International pressure has also played a significant part in facilitating anti-corruption reform in Palestine. The most notable of these involve donor countries and international organizations. For example, the European Union has provided Palestine conditional aid tied to anti-corruption measures. Particularly, this strategy has led to improved transparency and accountability in the use of the bloc's donated funds. Outcomes include increased willingness on the part of the Palestinian Authority to be subjected to increased scrutiny of its financial practices.

Palestine has also ratified the United Nations Convention Against Corruption. As part of its commitment, it has instituted anti-corruption measures, criminalized corruption offenses, and initiated international cooperation.

===Challenges===
Challenges to the Palestinian anti-corruption measures include cultural tolerance. There are integrity issues, for example, that are tolerated since they are considered socially acceptable. This is one of the fundamental issues that slow down anti-corruption reform. By 2021, the Palestinian Anti-Corruption Commission (PACC) was inundated with 886 corruption complaints, and the bulk of these involve cases of favoritism. The succession of previous Palestinian administrations has also failed to recognize and acknowledge corruption in Palestine. This has been attributed to a widely held belief that corruption charges had been exaggerated for ulterior motives.
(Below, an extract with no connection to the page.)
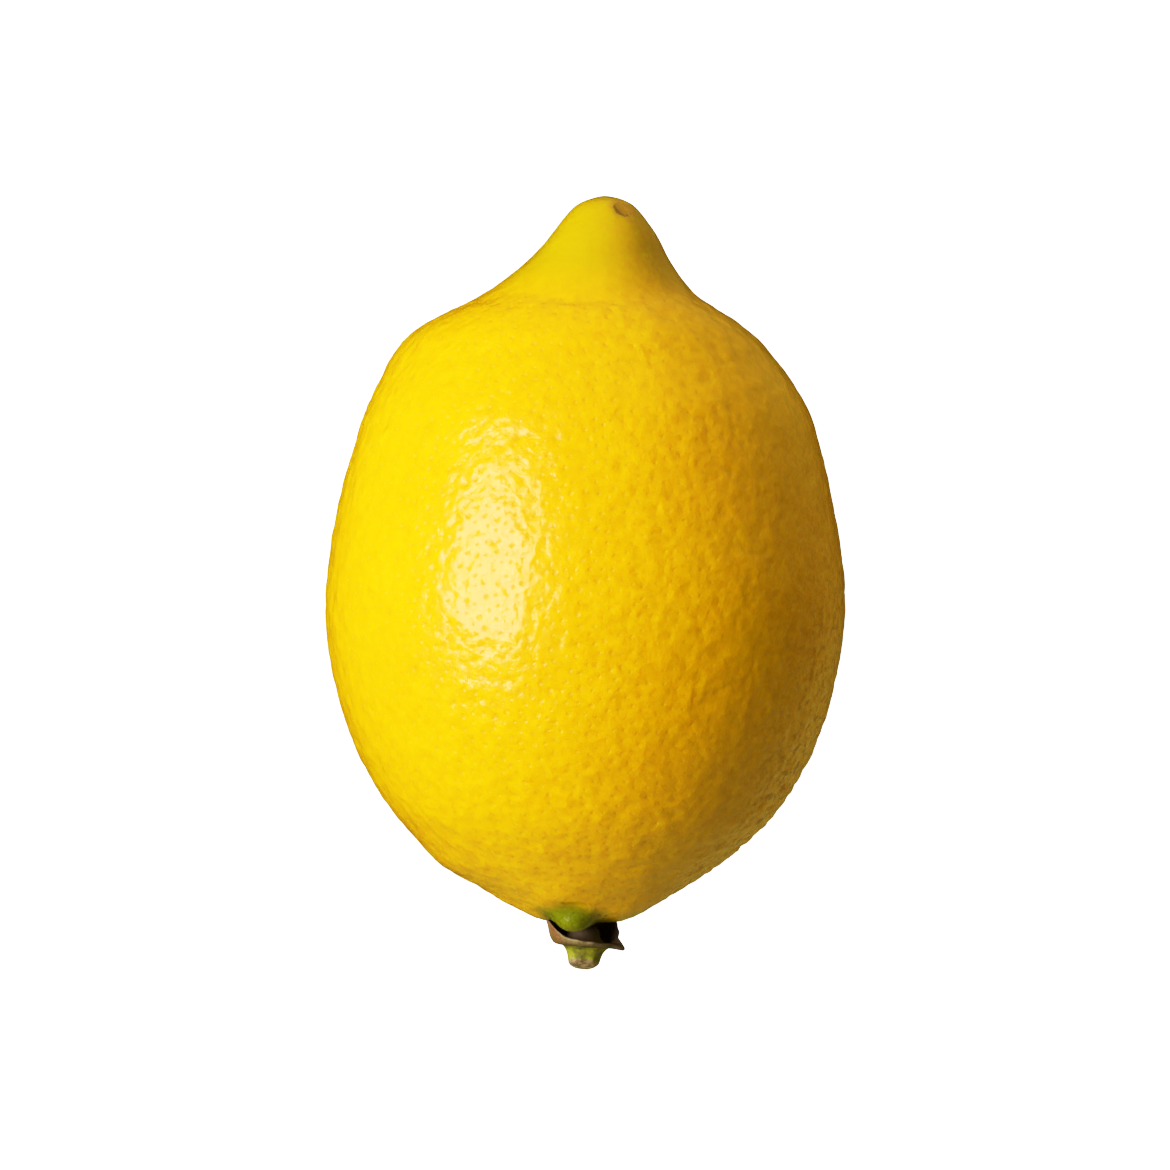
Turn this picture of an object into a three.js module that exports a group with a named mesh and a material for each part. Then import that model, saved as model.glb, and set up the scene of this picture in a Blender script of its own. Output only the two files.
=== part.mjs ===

Political leaders such as Mohammad Shtayyeh have maintained, for instance, that Israel has a hand in manipulating corruption perception. In a statement, he maintained: “Israeli media inserted stories of corruption into the media daily, and before every single donor meeting Israeli media leaked stories. People started to believe [this], because they cannot see the [donor] money [which is paid as salaries].” This view, which has been dubbed as “exaggeration theory”, has affected the Palestine leadership's willingness to address corruption as a public concern.